◆ Goal
Using the listing below, set down each line from the line containing "for name, shape" through the line containing "import math", both ends included, exactly and with nothing added.
#### Entries supplied
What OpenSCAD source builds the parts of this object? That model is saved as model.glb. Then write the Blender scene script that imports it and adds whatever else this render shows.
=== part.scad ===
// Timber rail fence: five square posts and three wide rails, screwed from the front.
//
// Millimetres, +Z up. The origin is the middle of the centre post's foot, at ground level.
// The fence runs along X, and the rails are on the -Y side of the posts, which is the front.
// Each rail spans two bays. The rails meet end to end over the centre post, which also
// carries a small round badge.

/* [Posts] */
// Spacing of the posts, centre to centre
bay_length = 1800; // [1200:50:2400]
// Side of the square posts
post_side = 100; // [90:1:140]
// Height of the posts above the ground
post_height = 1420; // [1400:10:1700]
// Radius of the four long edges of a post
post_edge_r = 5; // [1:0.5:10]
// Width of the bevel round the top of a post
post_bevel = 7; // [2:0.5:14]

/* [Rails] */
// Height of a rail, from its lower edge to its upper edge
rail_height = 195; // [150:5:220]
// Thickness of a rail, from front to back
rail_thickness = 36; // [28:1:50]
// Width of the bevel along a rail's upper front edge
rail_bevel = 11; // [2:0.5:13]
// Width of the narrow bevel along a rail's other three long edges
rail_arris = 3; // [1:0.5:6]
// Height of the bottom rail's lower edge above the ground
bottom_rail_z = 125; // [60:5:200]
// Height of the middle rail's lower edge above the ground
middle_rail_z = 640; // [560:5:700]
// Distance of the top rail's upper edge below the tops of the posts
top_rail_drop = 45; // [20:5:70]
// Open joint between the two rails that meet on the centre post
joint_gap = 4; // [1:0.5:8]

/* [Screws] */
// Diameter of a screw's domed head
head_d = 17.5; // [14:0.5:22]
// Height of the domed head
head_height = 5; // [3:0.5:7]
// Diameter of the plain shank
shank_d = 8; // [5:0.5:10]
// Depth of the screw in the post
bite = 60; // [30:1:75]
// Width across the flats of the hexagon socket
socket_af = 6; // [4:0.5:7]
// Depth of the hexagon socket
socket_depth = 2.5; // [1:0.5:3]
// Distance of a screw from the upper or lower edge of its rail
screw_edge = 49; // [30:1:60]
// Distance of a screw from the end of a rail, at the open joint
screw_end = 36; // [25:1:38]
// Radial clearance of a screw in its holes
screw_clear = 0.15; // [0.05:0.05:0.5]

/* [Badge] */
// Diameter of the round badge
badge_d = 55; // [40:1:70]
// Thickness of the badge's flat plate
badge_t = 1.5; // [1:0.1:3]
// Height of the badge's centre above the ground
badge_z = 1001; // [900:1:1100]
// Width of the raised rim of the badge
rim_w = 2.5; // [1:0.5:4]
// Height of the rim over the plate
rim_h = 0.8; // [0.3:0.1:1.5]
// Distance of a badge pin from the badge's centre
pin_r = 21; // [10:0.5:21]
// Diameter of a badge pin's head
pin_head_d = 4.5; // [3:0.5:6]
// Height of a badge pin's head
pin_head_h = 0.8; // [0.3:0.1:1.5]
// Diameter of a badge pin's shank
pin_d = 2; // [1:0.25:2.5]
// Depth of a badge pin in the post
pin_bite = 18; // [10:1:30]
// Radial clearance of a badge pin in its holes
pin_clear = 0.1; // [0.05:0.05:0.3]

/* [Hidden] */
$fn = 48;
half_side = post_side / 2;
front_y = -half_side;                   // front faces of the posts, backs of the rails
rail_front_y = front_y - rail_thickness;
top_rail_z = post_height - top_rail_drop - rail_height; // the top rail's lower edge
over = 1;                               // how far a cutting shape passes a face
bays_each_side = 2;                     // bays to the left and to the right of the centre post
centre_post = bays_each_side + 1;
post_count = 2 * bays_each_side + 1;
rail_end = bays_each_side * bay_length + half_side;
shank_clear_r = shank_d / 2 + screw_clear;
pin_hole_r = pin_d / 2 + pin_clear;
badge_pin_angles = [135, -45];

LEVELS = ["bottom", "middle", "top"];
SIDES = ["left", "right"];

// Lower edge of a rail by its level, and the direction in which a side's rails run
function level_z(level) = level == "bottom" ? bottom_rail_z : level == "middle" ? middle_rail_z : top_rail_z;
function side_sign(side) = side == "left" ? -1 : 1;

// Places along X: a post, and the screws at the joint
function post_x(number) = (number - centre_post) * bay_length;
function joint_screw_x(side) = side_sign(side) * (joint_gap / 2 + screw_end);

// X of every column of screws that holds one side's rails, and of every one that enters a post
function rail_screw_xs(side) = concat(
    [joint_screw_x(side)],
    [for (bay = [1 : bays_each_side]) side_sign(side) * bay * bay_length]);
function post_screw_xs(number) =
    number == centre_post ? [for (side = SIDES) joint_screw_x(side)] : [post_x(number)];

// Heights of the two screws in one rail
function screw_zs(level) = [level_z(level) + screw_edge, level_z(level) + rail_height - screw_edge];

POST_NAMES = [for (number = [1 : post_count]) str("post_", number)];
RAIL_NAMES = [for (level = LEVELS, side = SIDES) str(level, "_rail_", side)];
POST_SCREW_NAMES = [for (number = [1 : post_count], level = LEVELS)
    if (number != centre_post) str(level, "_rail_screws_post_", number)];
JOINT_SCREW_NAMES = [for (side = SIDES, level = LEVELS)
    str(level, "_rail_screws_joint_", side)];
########
#### Entries supplied
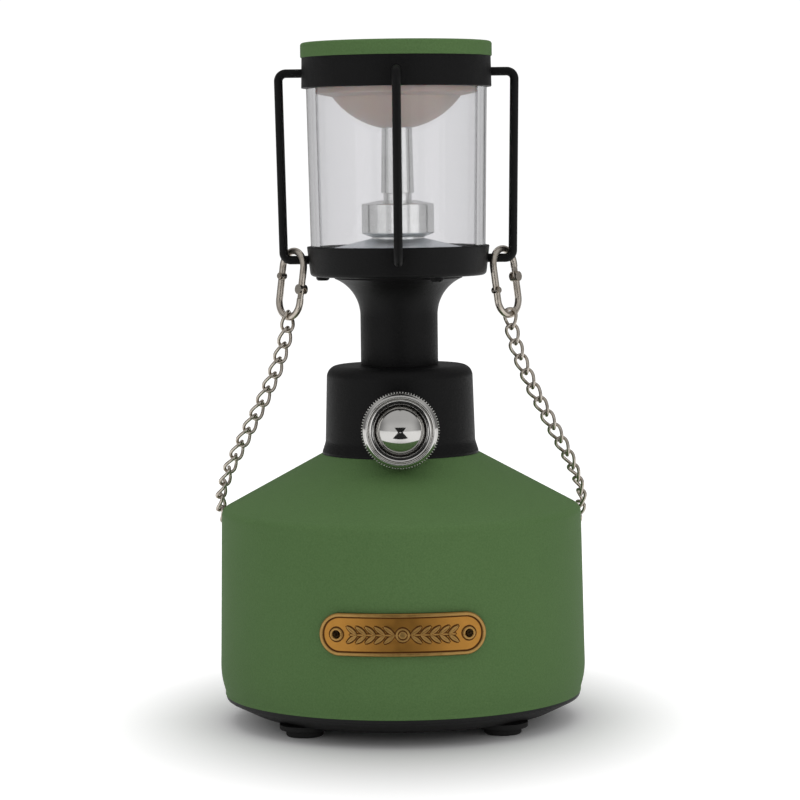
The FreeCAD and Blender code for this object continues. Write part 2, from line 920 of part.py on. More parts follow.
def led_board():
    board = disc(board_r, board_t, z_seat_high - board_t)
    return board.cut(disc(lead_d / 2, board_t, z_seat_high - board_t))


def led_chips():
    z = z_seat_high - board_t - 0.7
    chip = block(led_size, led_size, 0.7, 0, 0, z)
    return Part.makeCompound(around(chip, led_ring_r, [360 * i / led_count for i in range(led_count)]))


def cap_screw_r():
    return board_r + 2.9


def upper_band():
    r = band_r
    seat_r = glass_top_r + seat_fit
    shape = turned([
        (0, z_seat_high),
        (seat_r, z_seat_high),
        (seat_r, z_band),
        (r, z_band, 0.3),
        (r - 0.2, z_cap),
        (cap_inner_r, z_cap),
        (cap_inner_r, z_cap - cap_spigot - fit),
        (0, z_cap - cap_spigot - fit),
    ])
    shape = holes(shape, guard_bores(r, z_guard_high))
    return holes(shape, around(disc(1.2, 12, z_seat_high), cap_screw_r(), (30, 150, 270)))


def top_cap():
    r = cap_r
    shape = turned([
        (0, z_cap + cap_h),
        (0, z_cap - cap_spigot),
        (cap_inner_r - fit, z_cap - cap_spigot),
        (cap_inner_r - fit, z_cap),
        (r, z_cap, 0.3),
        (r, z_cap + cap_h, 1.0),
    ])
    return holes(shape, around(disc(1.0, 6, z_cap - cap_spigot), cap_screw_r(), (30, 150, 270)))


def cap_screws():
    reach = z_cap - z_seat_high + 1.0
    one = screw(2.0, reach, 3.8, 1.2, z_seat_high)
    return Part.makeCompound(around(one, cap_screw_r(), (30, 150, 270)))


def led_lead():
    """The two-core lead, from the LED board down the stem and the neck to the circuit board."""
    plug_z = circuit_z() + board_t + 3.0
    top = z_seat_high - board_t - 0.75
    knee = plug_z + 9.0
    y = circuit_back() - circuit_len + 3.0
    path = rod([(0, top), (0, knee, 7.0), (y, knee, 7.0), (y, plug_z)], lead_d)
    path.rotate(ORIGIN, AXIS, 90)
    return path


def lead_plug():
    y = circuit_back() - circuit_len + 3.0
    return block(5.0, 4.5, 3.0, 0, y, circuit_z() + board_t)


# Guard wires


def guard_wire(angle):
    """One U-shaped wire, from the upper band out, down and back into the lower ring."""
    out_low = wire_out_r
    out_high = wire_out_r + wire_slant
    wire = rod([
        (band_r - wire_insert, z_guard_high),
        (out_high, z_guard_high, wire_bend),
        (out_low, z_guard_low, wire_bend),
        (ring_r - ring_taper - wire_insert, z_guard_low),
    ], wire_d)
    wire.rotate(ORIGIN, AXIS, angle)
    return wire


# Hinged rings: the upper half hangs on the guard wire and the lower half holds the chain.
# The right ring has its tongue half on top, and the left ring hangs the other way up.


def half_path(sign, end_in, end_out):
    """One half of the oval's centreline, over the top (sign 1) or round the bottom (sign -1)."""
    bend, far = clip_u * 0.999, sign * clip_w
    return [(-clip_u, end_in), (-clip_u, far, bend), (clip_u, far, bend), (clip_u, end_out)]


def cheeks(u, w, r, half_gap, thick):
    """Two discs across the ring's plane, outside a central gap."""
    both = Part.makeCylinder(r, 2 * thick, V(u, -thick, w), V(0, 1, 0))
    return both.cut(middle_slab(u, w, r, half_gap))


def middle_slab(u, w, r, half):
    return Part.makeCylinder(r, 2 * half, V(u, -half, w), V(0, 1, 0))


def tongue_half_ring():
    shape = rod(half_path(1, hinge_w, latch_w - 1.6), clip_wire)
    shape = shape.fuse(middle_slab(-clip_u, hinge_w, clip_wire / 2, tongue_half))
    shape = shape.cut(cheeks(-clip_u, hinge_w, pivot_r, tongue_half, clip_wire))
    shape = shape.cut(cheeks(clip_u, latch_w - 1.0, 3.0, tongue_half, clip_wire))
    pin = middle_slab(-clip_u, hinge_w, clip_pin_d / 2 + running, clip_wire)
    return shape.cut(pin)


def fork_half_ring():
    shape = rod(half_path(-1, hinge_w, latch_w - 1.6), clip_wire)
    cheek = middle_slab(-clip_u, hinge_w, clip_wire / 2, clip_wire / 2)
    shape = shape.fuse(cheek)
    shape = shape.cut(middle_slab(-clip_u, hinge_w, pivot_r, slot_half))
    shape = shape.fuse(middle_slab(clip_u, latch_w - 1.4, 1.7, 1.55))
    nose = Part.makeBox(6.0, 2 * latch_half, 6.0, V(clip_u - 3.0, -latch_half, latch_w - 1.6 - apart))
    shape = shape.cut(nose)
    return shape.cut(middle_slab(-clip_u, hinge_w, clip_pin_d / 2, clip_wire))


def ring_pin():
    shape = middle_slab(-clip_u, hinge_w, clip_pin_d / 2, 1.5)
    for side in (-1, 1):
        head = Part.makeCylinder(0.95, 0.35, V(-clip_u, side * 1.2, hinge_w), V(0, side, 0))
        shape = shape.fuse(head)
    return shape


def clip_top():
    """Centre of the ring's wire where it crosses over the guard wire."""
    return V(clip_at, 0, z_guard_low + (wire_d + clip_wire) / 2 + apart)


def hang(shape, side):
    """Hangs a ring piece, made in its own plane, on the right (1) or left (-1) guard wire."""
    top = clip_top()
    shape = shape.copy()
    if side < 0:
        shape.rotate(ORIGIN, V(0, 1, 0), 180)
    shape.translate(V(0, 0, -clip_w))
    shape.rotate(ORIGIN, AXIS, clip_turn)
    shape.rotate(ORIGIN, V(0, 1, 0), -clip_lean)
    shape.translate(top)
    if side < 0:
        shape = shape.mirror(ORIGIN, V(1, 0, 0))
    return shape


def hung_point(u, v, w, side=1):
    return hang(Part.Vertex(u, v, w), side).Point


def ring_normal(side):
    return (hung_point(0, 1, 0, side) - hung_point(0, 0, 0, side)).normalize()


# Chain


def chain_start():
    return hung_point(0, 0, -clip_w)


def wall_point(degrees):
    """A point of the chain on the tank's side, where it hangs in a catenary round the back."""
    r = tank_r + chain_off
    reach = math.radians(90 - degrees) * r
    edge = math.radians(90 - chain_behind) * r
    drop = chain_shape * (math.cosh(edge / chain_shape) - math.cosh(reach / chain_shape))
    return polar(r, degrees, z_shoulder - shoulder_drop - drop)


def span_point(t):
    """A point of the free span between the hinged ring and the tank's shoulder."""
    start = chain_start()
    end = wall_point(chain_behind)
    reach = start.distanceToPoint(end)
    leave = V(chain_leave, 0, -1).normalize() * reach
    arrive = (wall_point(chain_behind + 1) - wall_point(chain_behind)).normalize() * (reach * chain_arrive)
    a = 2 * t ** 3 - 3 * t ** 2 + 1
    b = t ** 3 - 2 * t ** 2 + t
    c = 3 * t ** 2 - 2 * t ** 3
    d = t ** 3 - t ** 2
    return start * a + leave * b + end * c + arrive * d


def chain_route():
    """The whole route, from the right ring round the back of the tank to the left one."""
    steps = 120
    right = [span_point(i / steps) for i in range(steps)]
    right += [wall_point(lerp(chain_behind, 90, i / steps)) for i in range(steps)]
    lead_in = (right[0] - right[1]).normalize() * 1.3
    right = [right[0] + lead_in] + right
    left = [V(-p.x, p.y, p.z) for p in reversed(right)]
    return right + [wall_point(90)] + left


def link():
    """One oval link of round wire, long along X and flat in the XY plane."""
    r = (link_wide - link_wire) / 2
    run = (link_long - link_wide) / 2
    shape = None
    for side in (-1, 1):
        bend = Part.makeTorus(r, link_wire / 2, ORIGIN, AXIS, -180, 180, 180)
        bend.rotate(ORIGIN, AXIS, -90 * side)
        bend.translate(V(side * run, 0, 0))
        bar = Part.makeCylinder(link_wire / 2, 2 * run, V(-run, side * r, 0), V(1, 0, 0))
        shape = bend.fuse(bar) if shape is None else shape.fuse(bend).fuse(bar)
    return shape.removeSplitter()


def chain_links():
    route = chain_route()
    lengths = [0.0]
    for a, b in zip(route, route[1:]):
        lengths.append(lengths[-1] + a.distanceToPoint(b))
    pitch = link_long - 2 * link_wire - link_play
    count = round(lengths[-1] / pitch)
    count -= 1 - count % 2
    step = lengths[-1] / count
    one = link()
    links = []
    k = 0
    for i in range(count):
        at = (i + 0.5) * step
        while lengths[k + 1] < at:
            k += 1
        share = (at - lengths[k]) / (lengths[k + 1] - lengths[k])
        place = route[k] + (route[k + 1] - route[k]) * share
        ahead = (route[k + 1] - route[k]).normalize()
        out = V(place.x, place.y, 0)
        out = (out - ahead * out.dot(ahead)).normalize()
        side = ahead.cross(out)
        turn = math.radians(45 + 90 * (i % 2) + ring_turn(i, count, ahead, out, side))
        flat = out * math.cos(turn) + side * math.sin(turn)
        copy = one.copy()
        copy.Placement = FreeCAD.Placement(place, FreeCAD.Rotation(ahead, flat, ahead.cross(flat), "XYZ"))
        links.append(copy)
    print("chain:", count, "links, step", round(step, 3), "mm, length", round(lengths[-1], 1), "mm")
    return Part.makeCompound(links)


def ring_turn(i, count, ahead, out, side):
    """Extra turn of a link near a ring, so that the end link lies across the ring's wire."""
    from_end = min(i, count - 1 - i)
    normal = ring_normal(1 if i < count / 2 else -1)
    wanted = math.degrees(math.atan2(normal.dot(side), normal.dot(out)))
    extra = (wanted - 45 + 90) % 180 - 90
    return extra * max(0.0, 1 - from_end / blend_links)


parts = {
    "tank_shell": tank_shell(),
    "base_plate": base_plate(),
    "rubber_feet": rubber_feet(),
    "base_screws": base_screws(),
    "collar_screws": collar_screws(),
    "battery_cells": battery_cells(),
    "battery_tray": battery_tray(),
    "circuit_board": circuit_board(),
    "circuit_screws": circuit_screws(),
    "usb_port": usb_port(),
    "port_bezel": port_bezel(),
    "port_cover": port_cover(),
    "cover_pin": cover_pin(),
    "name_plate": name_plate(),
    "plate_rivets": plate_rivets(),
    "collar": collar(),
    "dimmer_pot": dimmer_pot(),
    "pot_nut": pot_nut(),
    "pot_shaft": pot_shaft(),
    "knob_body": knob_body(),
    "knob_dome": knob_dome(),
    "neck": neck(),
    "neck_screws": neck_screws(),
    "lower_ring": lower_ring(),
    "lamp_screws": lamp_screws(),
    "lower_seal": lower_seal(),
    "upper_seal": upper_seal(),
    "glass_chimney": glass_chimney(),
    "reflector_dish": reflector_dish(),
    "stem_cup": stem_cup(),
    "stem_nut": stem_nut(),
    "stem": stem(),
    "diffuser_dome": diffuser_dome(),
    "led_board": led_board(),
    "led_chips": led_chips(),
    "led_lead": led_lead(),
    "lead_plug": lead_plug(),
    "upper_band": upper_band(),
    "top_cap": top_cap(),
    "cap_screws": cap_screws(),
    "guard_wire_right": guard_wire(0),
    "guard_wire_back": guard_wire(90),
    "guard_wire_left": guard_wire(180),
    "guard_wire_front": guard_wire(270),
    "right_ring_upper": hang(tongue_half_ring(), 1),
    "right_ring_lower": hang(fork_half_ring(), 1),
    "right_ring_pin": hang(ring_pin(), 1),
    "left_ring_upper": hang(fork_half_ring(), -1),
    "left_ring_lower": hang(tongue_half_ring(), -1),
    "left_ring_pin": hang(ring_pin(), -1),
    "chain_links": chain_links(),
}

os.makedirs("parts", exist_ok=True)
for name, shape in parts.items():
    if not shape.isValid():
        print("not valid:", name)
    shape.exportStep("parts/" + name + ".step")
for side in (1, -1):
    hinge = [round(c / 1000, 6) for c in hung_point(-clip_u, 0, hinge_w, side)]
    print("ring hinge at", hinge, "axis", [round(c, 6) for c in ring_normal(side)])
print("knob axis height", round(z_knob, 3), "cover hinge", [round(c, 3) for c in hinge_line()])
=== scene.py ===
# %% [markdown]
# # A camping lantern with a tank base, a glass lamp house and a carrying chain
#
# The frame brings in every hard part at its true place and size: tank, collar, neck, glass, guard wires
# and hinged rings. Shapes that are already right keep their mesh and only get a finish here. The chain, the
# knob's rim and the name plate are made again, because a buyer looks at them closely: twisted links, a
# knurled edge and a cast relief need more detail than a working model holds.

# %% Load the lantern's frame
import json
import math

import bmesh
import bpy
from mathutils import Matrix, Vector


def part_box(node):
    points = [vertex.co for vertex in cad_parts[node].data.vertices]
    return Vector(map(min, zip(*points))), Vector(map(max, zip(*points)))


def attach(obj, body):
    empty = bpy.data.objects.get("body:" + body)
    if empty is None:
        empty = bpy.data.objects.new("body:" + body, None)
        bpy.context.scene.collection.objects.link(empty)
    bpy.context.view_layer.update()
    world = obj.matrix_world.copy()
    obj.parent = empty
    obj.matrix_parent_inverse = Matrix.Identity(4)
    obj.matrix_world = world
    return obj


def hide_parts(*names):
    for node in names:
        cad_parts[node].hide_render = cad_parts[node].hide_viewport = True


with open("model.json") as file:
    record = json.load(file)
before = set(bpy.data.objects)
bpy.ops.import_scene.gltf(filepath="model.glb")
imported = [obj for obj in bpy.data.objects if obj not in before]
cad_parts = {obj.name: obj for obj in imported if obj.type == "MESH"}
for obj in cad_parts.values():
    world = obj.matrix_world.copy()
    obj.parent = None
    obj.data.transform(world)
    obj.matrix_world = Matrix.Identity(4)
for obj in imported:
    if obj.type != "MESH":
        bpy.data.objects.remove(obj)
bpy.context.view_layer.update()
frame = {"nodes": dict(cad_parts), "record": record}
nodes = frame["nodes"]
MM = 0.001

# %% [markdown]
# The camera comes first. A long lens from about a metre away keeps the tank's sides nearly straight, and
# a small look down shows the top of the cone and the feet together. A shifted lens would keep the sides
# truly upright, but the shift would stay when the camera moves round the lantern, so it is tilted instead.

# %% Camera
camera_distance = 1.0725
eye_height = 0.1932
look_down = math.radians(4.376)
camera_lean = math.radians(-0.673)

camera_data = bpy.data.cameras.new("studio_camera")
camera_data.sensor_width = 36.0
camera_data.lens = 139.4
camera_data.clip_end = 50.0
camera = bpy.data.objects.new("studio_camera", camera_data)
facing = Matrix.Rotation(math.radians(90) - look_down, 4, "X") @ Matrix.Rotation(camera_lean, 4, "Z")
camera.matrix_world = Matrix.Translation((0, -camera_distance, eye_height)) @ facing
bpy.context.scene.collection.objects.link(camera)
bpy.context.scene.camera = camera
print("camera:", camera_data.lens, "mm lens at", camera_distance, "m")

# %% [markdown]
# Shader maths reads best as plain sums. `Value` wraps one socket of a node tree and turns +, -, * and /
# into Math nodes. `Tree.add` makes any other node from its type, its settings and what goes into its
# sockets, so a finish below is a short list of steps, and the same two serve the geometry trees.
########
◆ Exercise answer
for name, shape in parts.items():
    if not shape.isValid():
        print("not valid:", name)
    shape.exportStep("parts/" + name + ".step")
for side in (1, -1):
    hinge = [round(c / 1000, 6) for c in hung_point(-clip_u, 0, hinge_w, side)]
    print("ring hinge at", hinge, "axis", [round(c, 6) for c in ring_normal(side)])
print("knob axis height", round(z_knob, 3), "cover hinge", [round(c, 3) for c in hinge_line()])
=== scene.py ===
# %% [markdown]
# # A camping lantern with a tank base, a glass lamp house and a carrying chain
#
# The frame brings in every hard part at its true place and size: tank, collar, neck, glass, guard wires
# and hinged rings. Shapes that are already right keep their mesh and only get a finish here. The chain, the
# knob's rim and the name plate are made again, because a buyer looks at them closely: twisted links, a
# knurled edge and a cast relief need more detail than a working model holds.

# %% Load the lantern's frame
import json
import math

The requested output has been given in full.